The Bodu Takuru title shows that he was not of royal or even of high birth.

Gan, Huvadu atoll
There are said to be traces of an old fort still visible.

Portuguese-Maldive Treaty
The terms of the treaty as between the Portuguese and the Maldive princes de facto, do not appear in the Portuguese records. The tribute payable by the ex-king to the Portuguese treasury is frequently alluded to. From the King of Spain's despatch of the 10th January 1587, it appears that Dom Manoel (Hassan) engaged to pay, and did pay, to the Portuguese 500 bahars of coir. If Pyrard is right in saying that his tribute was one third of what he received, the Maldive tribute would be 1,500 bahars of coir. In 1606 the ex-king Dom Filippe complained to the King of Spain that his revenue, which formerly amounted to 18,000 xerafins, had dwindled to 5,000.

Faruna, Fashana
The minister next in rank to the Kilage.

The application of the word Mogor to the territories of the Great Mogul is adopted by the author from Portuguese use.

Martaban Jars
Mr. Bell saw some large earthenware jars at Male', some about two feet high, called 'rumbaa', and others larger and barrel shaped, called 'mataban'. The name seems to survive also on the Madras coast; e.g. we find in Mr.

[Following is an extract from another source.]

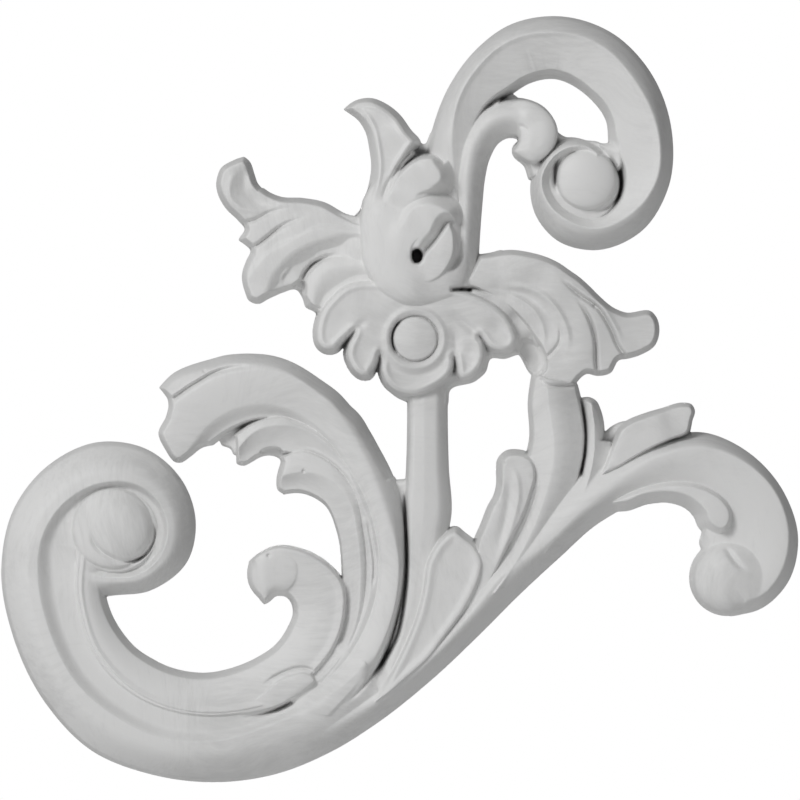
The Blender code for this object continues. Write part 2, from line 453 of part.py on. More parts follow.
def make_loft(spec, reach):
    """A closed loft: its top, its leaning walls, and a floor a little behind the back of the onlay."""
    top, foot = loft_grids(spec)
    stations, columns = top.shape[:2]
    floor_grid = foot + (foot - top) * (reach / top[:, :, 2:])
    model = bmesh.new()
    upper, lower = [[[model.verts.new(on_drawing(*spot)) for spot in row] for row in grid]
                    for grid in (top, floor_grid)]
    for i in range(stations - 1):
        for j in range(columns - 1):
            for grid in (upper, lower):
                model.faces.new((grid[i][j], grid[i + 1][j], grid[i + 1][j + 1], grid[i][j + 1]))
    rim = [(i, 0) for i in range(stations)] + [(stations - 1, j) for j in range(1, columns)]
    rim += [(i, columns - 1) for i in range(stations - 2, -1, -1)] + [(0, j) for j in range(columns - 2, 0, -1)]
    for (i, j), (k, m) in zip(rim, rim[1:] + rim[:1]):
        model.faces.new((upper[i][j], upper[k][m], lower[k][m], lower[i][j]))
    bmesh.ops.recalc_face_normals(model, faces=model.faces)
    mesh = bpy.data.meshes.new(spec["name"])
    model.to_mesh(mesh)
    model.free()
    return new_object(spec["name"], mesh, forms_collection)


def make_dome(spec, reach):
    """A turned boss: its profile runs from the middle of its top down its wall to behind the back."""
    radius = spec["radius"] * SQUARE
    slope = spec["lean"]
    face = radius - slope * spec["rim"]
    profile = [(face * math.sin(turn), spec["rim"] + (spec["top"] - spec["rim"]) * math.cos(turn))
               for turn in np.linspace(0, math.pi / 2, DOME_RINGS)]
    profile += [(radius + slope * reach, -reach), (0, -reach)]
    mesh = bpy.data.meshes.new(spec["name"])
    mesh.from_pydata([(x, 0, z) for x, z in profile], [(i, i + 1) for i in range(len(profile) - 1)], [])
    boss = new_object(spec["name"], mesh, forms_collection, on_drawing(*spec["centre"], 0))
    boss.rotation_euler.x = math.pi / 2
    turn = boss.modifiers.new("turned", "SCREW")
    turn.steps = turn.render_steps = max(FEWEST_DOME_SIDES, round(math.tau * radius / COLUMN_STEP))
    turn.use_merge_vertices = True
    turn.merge_threshold = MERGE_DISTANCE
    return boss


def make_material():
    """White primed resin."""
    resin = bpy.data.materials.new("primed_resin")
    resin.use_nodes = True
    shader = resin.node_tree.nodes["Principled BSDF"]
    shader.inputs["Base Color"].default_value = RESIN_COLOUR
    shader.inputs["Roughness"].default_value = RESIN_ROUGHNESS
    return resin


def shade_round(thing):
    """Shades the facets as round surfaces, and leaves the edges sharper than SHARP_ANGLE crisp."""
    group = bpy.data.node_groups.new("shade_round", "GeometryNodeTree")
    for side in ("INPUT", "OUTPUT"):
        group.interface.new_socket("Mesh", in_out=side, socket_type="NodeSocketGeometry")
    source, result = group.nodes.new("NodeGroupInput"), group.nodes.new("NodeGroupOutput")
    angle = group.nodes.new("GeometryNodeInputMeshEdgeAngle")
    blunt = group.nodes.new("FunctionNodeCompare")
    blunt.operation = "LESS_THAN"
    blunt.inputs[1].default_value = SHARP_ANGLE
    faces, edges = [group.nodes.new("GeometryNodeSetShadeSmooth") for _ in range(2)]
    edges.domain = "EDGE"
    group.links.new(angle.outputs["Unsigned Angle"], blunt.inputs[0])
    group.links.new(source.outputs[0], faces.inputs["Geometry"])
    group.links.new(faces.outputs[0], edges.inputs["Geometry"])
    group.links.new(blunt.outputs[0], edges.inputs["Shade Smooth"])
    group.links.new(edges.outputs[0], result.inputs[0])
    thing.modifiers.new("shade round", "NODES").node_group = group


def hide(helper):
    """Keeps a joined form or a cutter out of the model itself."""
    helper.hide_render = True
    helper.display_type = "WIRE"


for thing in list(bpy.data.objects):
    bpy.data.objects.remove(thing, do_unlink=True)
part_collection = bpy.data.collections.new("scroll_onlay")
forms_collection = bpy.data.collections.new("forms_and_cutters")
for collection in (part_collection, forms_collection):
    bpy.context.scene.collection.children.link(collection)

made = []
for index, spec in enumerate(FORMS):
    reach = BACK_ALLOWANCE + ALLOWANCE_STEP * index
    made.append(make_dome(spec, reach) if "centre" in spec else make_loft(spec, reach))

onlay = made[0]
forms_collection.objects.unlink(onlay)
part_collection.objects.link(onlay)
onlay.name = "scroll_onlay"
onlay.data.materials.append(make_material())
for other in made[1:]:
    joined = onlay.modifiers.new("join " + other.name, "BOOLEAN")
    joined.operation = "UNION"
    joined.solver = "MANIFOLD"  # the exact solver loses the body, because some lofts fold at tight bends
    joined.object = other
    hide(other)

bpy.ops.mesh.primitive_cube_add(size=1, location=(0, BACK_BLOCK / 2, 0))
block = bpy.context.object
block.name = "back_block"
block.scale = (2 * ONLAY_WIDTH, BACK_BLOCK, 2 * ONLAY_WIDTH)
for collection in list(block.users_collection):
    collection.objects.unlink(block)
forms_collection.objects.link(block)
hide(block)
flat = onlay.modifiers.new("flat back", "BOOLEAN")
flat.operation = "DIFFERENCE"
flat.solver = "MANIFOLD"
flat.object = block
shade_round(onlay)
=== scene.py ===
# %% [markdown]
# # A carved scroll onlay
#
# The real object is one casting of white-primed urethane resin: a flat-backed ornament of a C scroll,
# a flower on a stem, acanthus leaves and three volutes, made to be glued to a door or a mantel.
# This lesson carves it as an ornament carver would: rough forms first, joined into one block, then
# soft valleys, creases and tool marks, and last the paint.
#
# The packed CAD model is loaded first, as the fixed frame. Everything is in metres, +X to the right and
# +Z up, with the flat back on the plane y = 0 and the carving facing -Y. The origin is on the back, behind
# the rosette's button.

# %% The frame
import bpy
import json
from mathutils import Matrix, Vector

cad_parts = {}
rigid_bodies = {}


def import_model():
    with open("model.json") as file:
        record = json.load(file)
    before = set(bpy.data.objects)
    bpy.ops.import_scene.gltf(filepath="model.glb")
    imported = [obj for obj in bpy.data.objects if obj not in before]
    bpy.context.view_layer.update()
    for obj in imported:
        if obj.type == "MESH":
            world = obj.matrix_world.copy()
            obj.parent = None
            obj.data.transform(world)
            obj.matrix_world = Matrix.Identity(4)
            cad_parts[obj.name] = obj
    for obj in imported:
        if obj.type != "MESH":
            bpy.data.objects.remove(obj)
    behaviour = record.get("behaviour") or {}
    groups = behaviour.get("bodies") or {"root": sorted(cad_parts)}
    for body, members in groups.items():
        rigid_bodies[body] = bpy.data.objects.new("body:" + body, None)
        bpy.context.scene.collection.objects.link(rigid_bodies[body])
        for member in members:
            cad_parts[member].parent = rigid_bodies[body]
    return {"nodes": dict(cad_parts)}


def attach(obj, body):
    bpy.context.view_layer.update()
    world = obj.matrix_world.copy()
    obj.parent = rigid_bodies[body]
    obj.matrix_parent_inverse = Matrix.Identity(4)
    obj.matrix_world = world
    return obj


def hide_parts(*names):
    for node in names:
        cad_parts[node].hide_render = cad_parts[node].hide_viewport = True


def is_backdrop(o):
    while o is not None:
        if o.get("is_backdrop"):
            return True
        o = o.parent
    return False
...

P. Brown's Zillah Dictionary (1852), 'Martaban - name of a place in Pegu: a black jar in which rice is imported from thence.' Linschoten writes: "In this town (Martaban) many of the great earthen pots are made, which in India are called Martauanas, and many of them carried throughout all India of all sorts, both small and great: some are so great that they hold full two pipes of water.' Ibn Batuta shows that the term was current in the fourteenth century.